I happened to be watching her when suddenly... a wave leapt up from the sea, embraced Melissa and dragged her back to the angry ocean. One moment she was sitting on a rock, watching the ocean peacefully, and the next she was battling the ocean for her life. A sudden rush of adrenaline gripped me and within a split second I was running as fast as I could to the spot on the Rocks nearest to where she was. I had to be careful not to slip and injure myself on the way. As
soon as I was close enough, I lay down and stretched out my arm to grab her hand. I tried to anchor myself as well as I could because two bodies in the ocean are worse than one. But as much I stretched, Melissa kept on being taken out by the undercurrent. At that moment, another wave came. It washed over the rock I was on and pulled me in. &@%$!!!!

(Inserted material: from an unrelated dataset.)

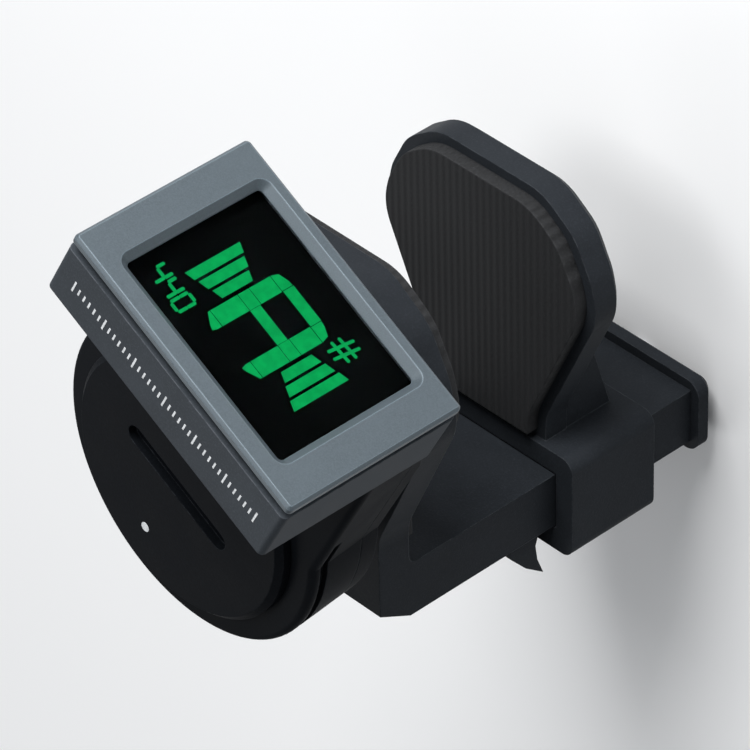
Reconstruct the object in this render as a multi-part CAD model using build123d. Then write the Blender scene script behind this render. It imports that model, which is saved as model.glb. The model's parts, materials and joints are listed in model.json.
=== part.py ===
from build123d import *
import os
from math import radians, tan

# Clip-on instrument tuner. Millimetres, +Z up.
# Origin: the swivel axis where it meets the fixed jaw pad's contact face.
# The display looks along -Y. The headstock lies below the fixed pad, between the two jaws.

# ---- driving dimensions -------------------------------------------------------------------
CLIP_TURN = 29.0            # angle of the clip about the swivel axis, display facing -Y
GAP = 14.0                  # jaw gap at rest: a ukulele headstock's thickness

# clip
PAD_T = 1.2                 # thickness of each rubber pad
PLATE_T = 3.2               # fixed jaw plate
PLATE_FRONT = 15.3          # front edge of the jaw plates, ahead of the swivel axis
NOSE_HALF = 6.3             # half width of that front edge
SHOULDER = (10.6, -12.3)    # corners of the plan on the way to the widest place: across, along
CHEEK = (12.7, -8.2)
WIDEST = (13.6, -4.3)
ARM_HALF = 7.7              # half width of the rack arm
ARM_IN = 12.8               # inner face of the arm, behind the swivel axis
ARM_OUT = 18.0              # outer face of the arm
ARM_END = -30.0             # lower end of the arm
TAPER_TO = 8.6              # where the plate has narrowed to the arm's width
JAW_ROUND = 5.0             # rounding of the corners of that plan
CORNER_Y = 1.7              # bevelled outer corner between plate and arm
CORNER_Z = 3.2
INNER_R = 0.8               # rounding in the corner between plate and arm
RACK_HALF = 2.5             # half width of the channel that holds the rack
RACK_DEPTH = 2.4            # depth of the channel
TOOTH = 0.6                 # height of a rack tooth
PITCH = 1.5                 # pitch of the rack teeth

# swivel
BOSS_R = 9.0                # raised ring on the fixed jaw
BOSS_TOP = 5.6
NECK_R = 8.5                # ring under the battery housing
NECK_BOTTOM = 5.9
POST_R = 3.5                # swivel post
RUN = 0.05                  # running clearance of the post in its bore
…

We spent a few minutes in that pool of death, fearing being pulled out into the open sea and at the same time we feared being smashed against the rocks. As well, Melissa lost her eyeglasses in the struggle, leaving her with poor eyesight (she lost a very special hat as well. Sorry, KC). We worked our way to safety for a minute or two (so it seemed) and finally got to the part of the Rocks which was furthest from the ocean and climbed up with the help of two young locals who saw the situation. The seemingly impossible happened - we were alive. Yes, we were scraped and bleeding on many areas of our bodies but we were alive. Thank God.
*** SCIENCE BREAK:
Otherwise known as epinephrine, adrenaline is a hormone known for the fight or flight response in the event of danger. It works to reduce blood flow to unnecessary systems such as the reproductive system and digestive system to concentrate on the more immediately important functions such as mental activity and muscle use.
The effects of the adrenaline were insanely cool. Neither of us remember feeling the cold of the water. I had such a great clarity of thought that I almost felt removed from the situation. I seemed so intent on pulling Melissa out that I had absolutely no fear for my own life. Had I any fear, we probably would not have made it. At one point a wave had thrown me on top of Melissa, pinning her underwater against the rocks. Panic would have been fatal.
Until then, I have never heard anyone say with such urgency ¨help me, Derek, please help me¨ (as I stretched my arm out to pull her out) or ¨please don't let go of me, please don't let go of me¨ (as we clung to the rocks which would be our safety) . I will never forget these
On the Rocks after the ordeal, Nate met us with a terrified look in his eyes. He hadn't seen Melissa go in but had watched as we struggled to safety. I can't imagine how he must have felt as he watched us being swallowed by an ocean he had not yet seen the likes of. I don't think he will ever tell.
I was only a few days into my trip and already I may have had the craziest experience of my Southamerica tour.